Шрифт:
Интервал:
Закладка:
В своей работе о Горьком Е. Б. Тагер справедливо спорит с Б. А. Бяликом, который слишком упрощенно истолковал замысел «Репетиции», увидев в этом рассказе только разоблачение декадентской эстетики, а в Креаторове — ее выразителя, которому якобы противостоят «взбунтовавшиеся» актеры. Е. Б. Тагер прав и тогда, когда показывает, что кредо Креаторова-художника несомненно шире декадентского, и говорит об «иронической атмосфере», окружающей фигуры актеров, полемизирующих с драматургом. Верны замечания исследователя и по поводу «многослойности» изображения, в частности о том, как «интересно дана в рассказе скрытая волна чувств и мыслей в душе героини и драматурга, переживших в свое время неудачный роман». Однако с Е. Б. Тагером трудно согласиться, когда он упрекает Горького в «переусложненности» и находит ее в том, что «декадентская “предыстория" Креаторова плохо вяжется со строгим достоинством его речей об искусстве, очеловечивающем мир. Актеры видят в пьесе автора лишь обнажение извечной темы любви и смерти. Креаторов говорит точно о другой пьесе, герой которой, выдуманный, „гипотетический" но возможный в действительности, возвещает зарождение „спасительной силы подлинного человеколюбия" Идеологически линии спора, развертывающегося в рассказе, остаются порой разомкнутыми <…>
Нет нужды закрывать глаза на отпечаток некоторой идейной противоречивости рассказа, на неполную разрешенность поставленных в нем проблем» [267].
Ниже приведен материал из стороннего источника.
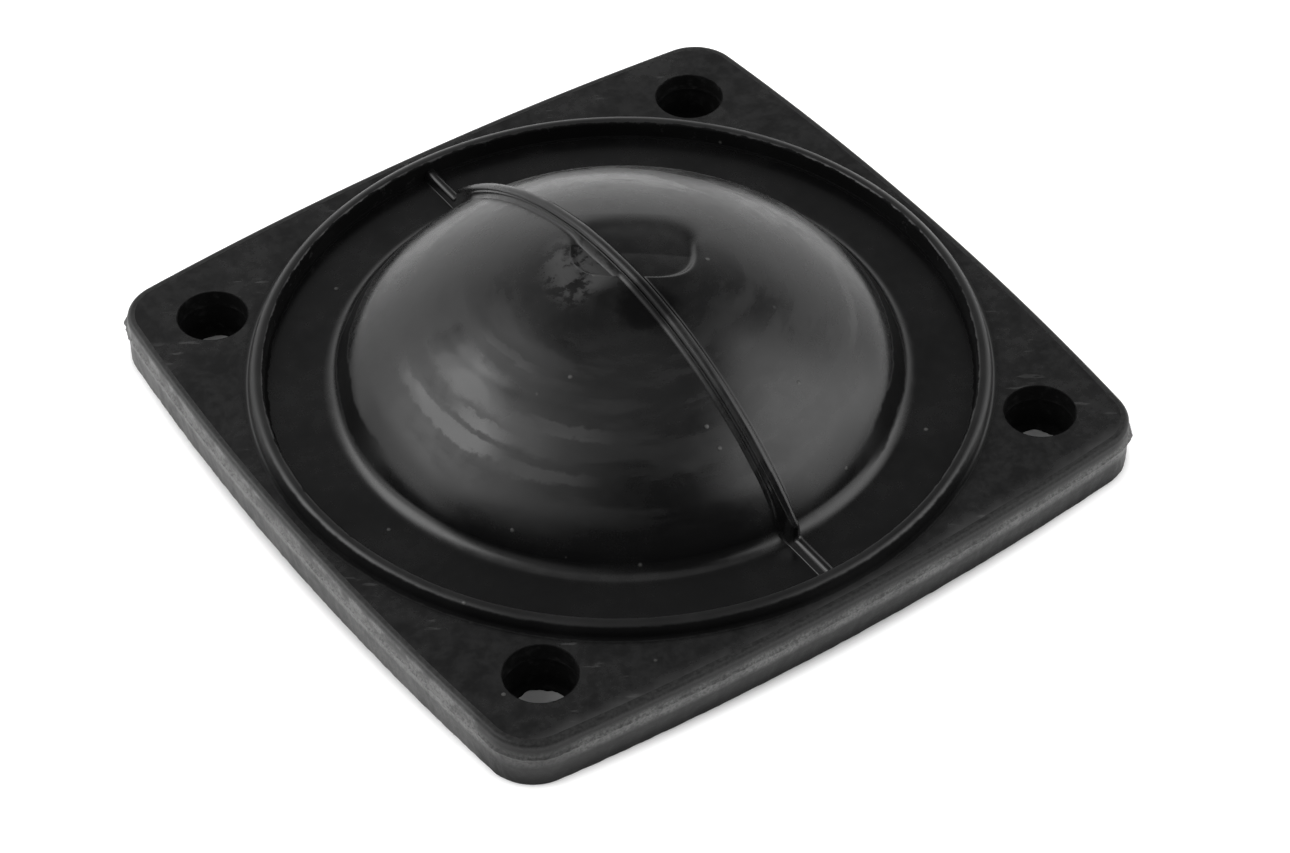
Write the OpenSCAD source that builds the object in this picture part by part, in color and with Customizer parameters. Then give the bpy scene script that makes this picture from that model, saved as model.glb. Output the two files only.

Говоря о том, что «декадентская „предыстория” Креаторова плохо вяжется со строгим достоинством его речей об искусстве», Е Б. Тагер упускает из виду тот факт, что сведения об этой «предыстории» читатель черпает не из объективированного повествования, а из очень субъективных воспоминаний героини, — ведь это именно ей он казался тогда, «двенадцать лет назад», «декадентом». В то время она была влюблена в него и представляла его себе скорее таким, каким хотела бы, чтобы он был, чем таким, каким он был на самом деле. Недаром, познакомившись с Креаторовым ближе, она с удивлением узнала, что «любимый автор новатора — старик Диккенс» [268].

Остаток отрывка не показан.